O filho, na proximidade de sua morte, que reconciliar-se com o pai morto. Para isso, convida o seu espírito a retornar ao seu antigo lar. Mas o convite não é para que o pai reassuma o seu lugar como uma figura central de poder e de divinização. O filho que ter o direito de dividir essa glória ao lado do pai. A idéia é que no final das contas, pai e filho sejam confundidos em sua força criadora e artística.

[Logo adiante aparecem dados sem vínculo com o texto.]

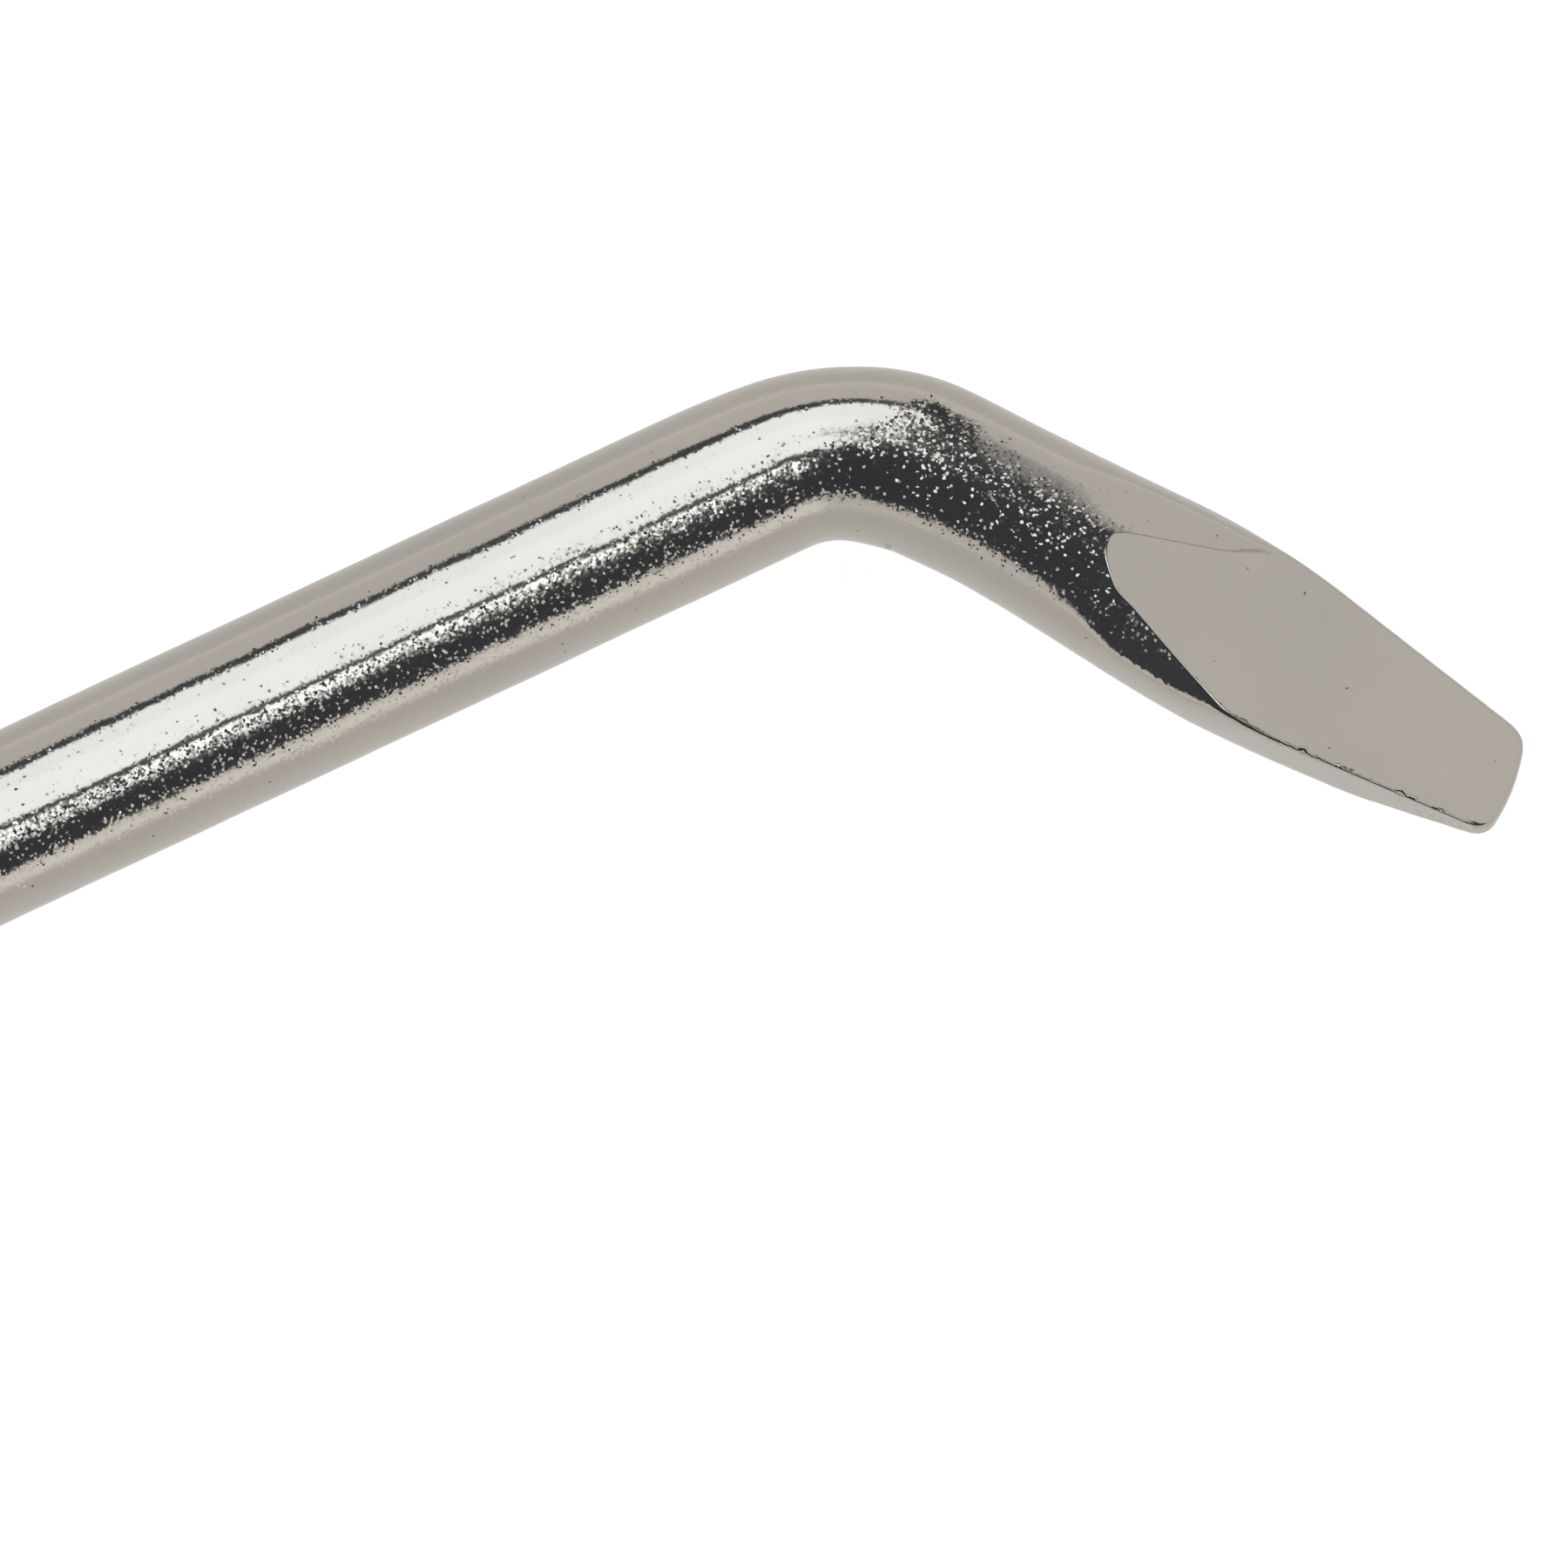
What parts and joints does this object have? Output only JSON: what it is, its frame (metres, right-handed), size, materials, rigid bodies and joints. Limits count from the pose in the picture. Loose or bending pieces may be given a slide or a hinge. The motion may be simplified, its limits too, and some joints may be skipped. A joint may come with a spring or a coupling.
{
  "type": "lug wrench",
  "caption": "Folding lug wrench: bent round steel bar with a flat prying tip, hinged by a rivet to a fork-ended hex socket shaft.",
  "frame": {"origin": "centre of the hex socket's mouth", "axes": "+Y out of the socket's mouth towards the wheel nut, +X along the long bar from the hinge to the bend, +Z square to the plane in which the bar is bent and the head folds"},
  "size_m": [0.3863, 0.1686, 0.0325],
  "materials": {
    "nickel_bar": "bright nickel plate over forged steel, finely pitted",
    "nickel_forging": "bright nickel plate over forged steel, finely pitted",
    "nickel_rivet": "bright nickel plate, upset head",
    "zinc_washer": "clear zinc plate, satin",
    "spring_steel": "oiled spring steel, satin",
    "ball_steel": "polished hardened steel"
  },
  "bodies": {
    "bar": {"pry_bar": "nickel_bar"},
    "head": {"socket_shaft": "nickel_forging", "pivot_rivet": "nickel_rivet", "rivet_washer": "zinc_washer", "thrust_washer_upper": "spring_steel", "thrust_washer_lower": "spring_steel", "detent_spring": "spring_steel"},
    "ball": {"detent_ball": "ball_steel"}
  },
  "joints": [
    {"name": "head_fold", "type": "hinge", "parent": "bar", "child": "head", "pos_m": [0, -0.11, 0], "axis": [0, 0, 1], "range_deg": [0, 180]},
    {"name": "ball_click", "type": "slide", "parent": "head", "child": "ball", "axis": [0, -1, 0], "range_m": [0, 0.0011], "stiffness_N_per_m": 1500, "springref_m": 0.003, "deforming": ["detent_spring"]}
  ]
}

Duas últimas citações de Bloom dão conta dessa tensa reconciliação entre filho e pai ou entre o artista póstero e o artista precursor:

 

(...) a maior ironia da razão revisionária dos apophrades é que o poeta mais recente, face à iminência da morte, se esforçará para subverter a imortalidade de seus precursores, como se a sobrevida de qualquer poeta pudesse ser metaforicamente prolongada à custa de outra (1991, p. 194).

 

E, finalmente,

 

Quando um poeta vislumbra seu fim, precisa de alguma evidência robusta de que seus poemas não são poesia morta, e procura, então, evidências de ter sido eleito para realizar as profecias dos precursores, pela recriação fundamental dessas profecias em seu próprio e inconfundível idioma. É esta a magia curiosa dos apophrades (1991, p. 195) (grifos nossos).

 

Terá Visconti realizado, através de seu próprio e inconfundível idioma, o cinema, a profecia literária de Mann?